For the Attention of the Directors.

    • The Agreement sets out the entire agreement between Taxability and Client for the provision of the Services. No change or amendment to the Agreement shall be of any effect unless in writing and signed by an authorised representative of Taxability and Client.
    • Neither Taxability nor Client shall be liable for any failure or delay in performing its/his/her obligations (other than Client’s payment obligations) if such failure or delay is caused by circumstances beyond its reasonable control.
    • No party shall be bound by any term, representation, warranty or promise not stated in the Agreement.
    • South African law governs the Agreement.
    • Taxability may institute action against Client in a Magistrates’ Court, even if its claim against Client is greater than would otherwise be allowed.
    • No favour, concession, indulgence, extension of time that Taxability may allow Client shall affect or substitute any of Taxability’s rights against Client.
    • Each clause and paragraph of the Agreement is a separate and independent provision. If any provision is found to be invalid, illegal or unenforceable, such provision shall not affect the remaining provisions, which shall remain binding.
    • Termination of the Agreement, or one or more of the rights and obligations, shall not affect any provisions of the Agreement that are intended to continue to have effect and apply after such termination.
    • Neither Client nor Taxability may transfer or assign any of the rights and obligations under the Agreement unless in writing and signed by an authorised representative of Taxability and Client.

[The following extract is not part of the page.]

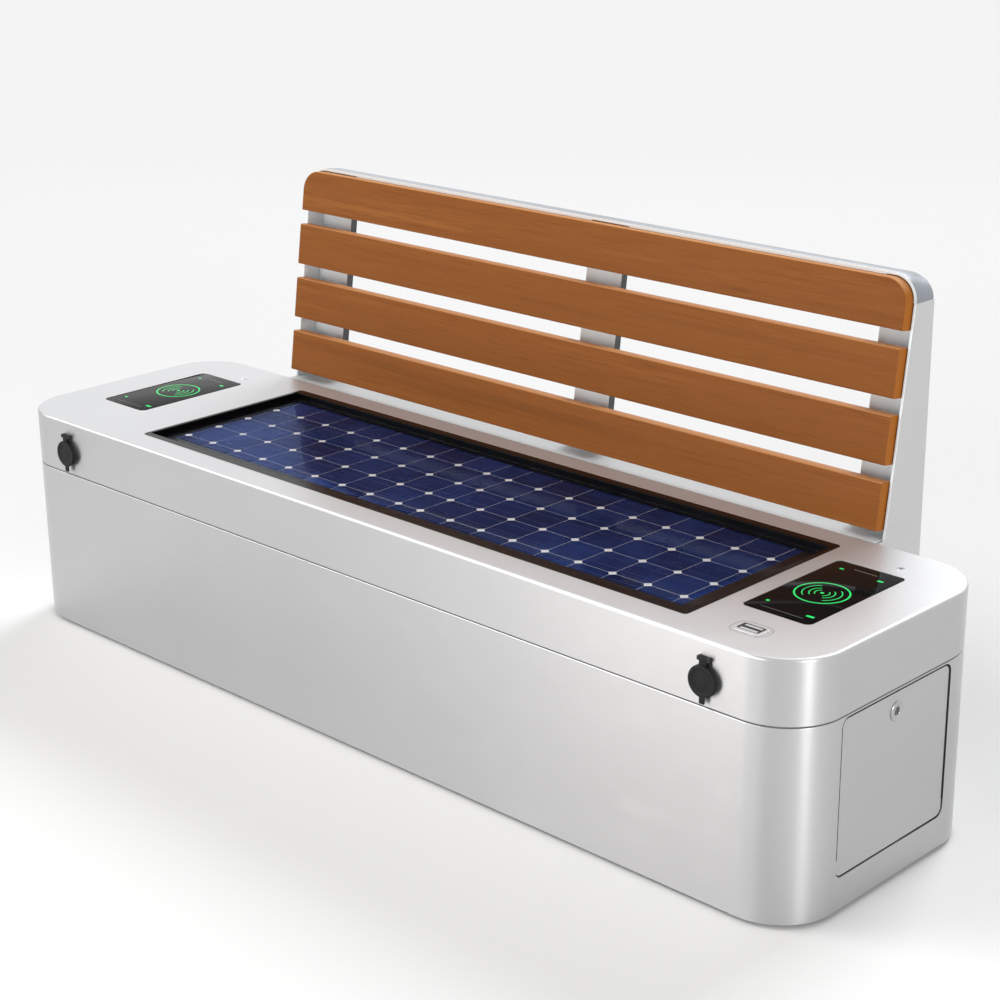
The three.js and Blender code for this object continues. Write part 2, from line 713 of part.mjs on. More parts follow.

    • The parties’ rights and obligations shall be binding upon and inure to (i.e. come into legal effect) the benefit of the parties and their respective successors and permitted assigns.
    • Nothing in the Agreement shall be interpreted or regarded as binding Taxability to the provisions of the Consumer Protection Act, 68 of 2008 (as amended) in instances where such Act would not otherwise be binding on them by virtue of its provisions.